Even higher earners will face higher rates on income and capital gains, as well as limitations on the amount of tax deductions they can take.
Remember that a one-time event like a home sale or a retirement distribution can bump you into a much higher bracket for a year. If you're approaching these brackets, you can work now to defer income to next year or make strategic decisions about your investments.
-- Adjust your at-work tax withholding to avoid penalties for low-balling estimated taxes. You may discover that you will owe more in taxes than you thought you would, because of business or investment income. If you didn't fully account for that by making adequate quarterly estimated tax payments to the Internal Revenue Service, you can face penalties in April.
Overcompensate now, suggests TurboTax's Bob Meighan, who calls it a "favorite" year-end strategy. He tells taxpayers to arrange to have extra money withheld from now until the end of the year so they don't face penalties in April for sending in too little in quarterly estimated taxes.
-- Give away shares of stock. If you own investments outside of a tax-deferred retirement plan, you've had a very good year - the Standard & Poor's 500 stock index is up more than 25 percent for the year. Sell your shares and you'll have to pay sizeable taxes of as much as 20 percent on your gains. But give away your shares and there are benefits to spare. If you make your year-end charitable donation in the form of a gift of appreciated shares, neither you nor the receiving charity will have to pay taxes on those gains.
You can also give shares away to your adult children and possibly avoid gains taxes. Here are the rules: If your child is over 18 and not a student, or a full-time student age 24 or older, they are considered independent of you for tax purposes. If your child earns less than $36,250 as a single and $72,500 as a couple filing jointly, they are in a zero percent capital gains tax bracket for 2013. That means you can give them your shares, they can sell them, reap the gains, and owe no taxes on that income, says Meighan. That's a super way to help out a graduate student or young person just starting on their career. (Gift tax rules kick in once you hand over more than $14,000 per person.)

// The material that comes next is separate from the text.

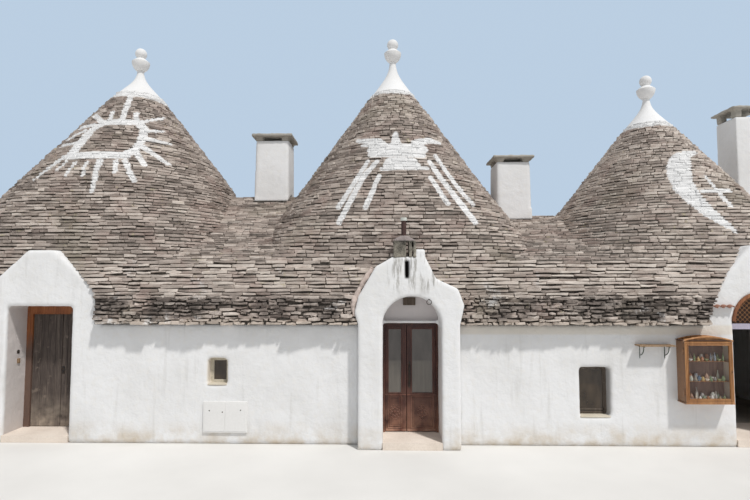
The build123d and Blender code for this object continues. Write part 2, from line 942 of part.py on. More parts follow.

-- Front load your commuter benefits. For 2013, you can have your employer tuck away as much as $245 per month in pre-tax money to cover your commuting costs for public transportation. For 2014, that will revert to $130 a month. It's possible Congress will come in retroactively and change that for 2014, but there are no guarantees. So? Max out your bus fare card for December, if there is still time.
-- Finish your short sale. If you're trying to complete the short sale of a home that is worth less than you owe on it, do as much as you can to push your lender and your buyer to complete the whole transaction before the end of the year. Any interest they forgive will be taxable in 2014, tax-free if they do it before the end of the year.
-- If you live in Florida or Texas, consider buying that car or boat now. One of the biggest tax breaks scheduled to go away at year-end is the provision that allows taxpayers to deduct their state sales taxes instead of their state property taxes. Folks who live in states that don't have income taxes can save sizeable amounts by making their big-ticket purchases in 2013.
-- Check your miscellaneous deductions. Items like work-related expenses and tax-advice fees are only deductible once they exceed 2 percent of your adjusted gross income.
-- Set up a solo 401(k). If you are self-employed and want to create a 401(k) for yourself and feed it for 2013, you have only until December 31, 2013 to do that. You have until the day your taxes are due (typically April 15, or October 15, with extensions) to set up and feed other types of retirement accounts.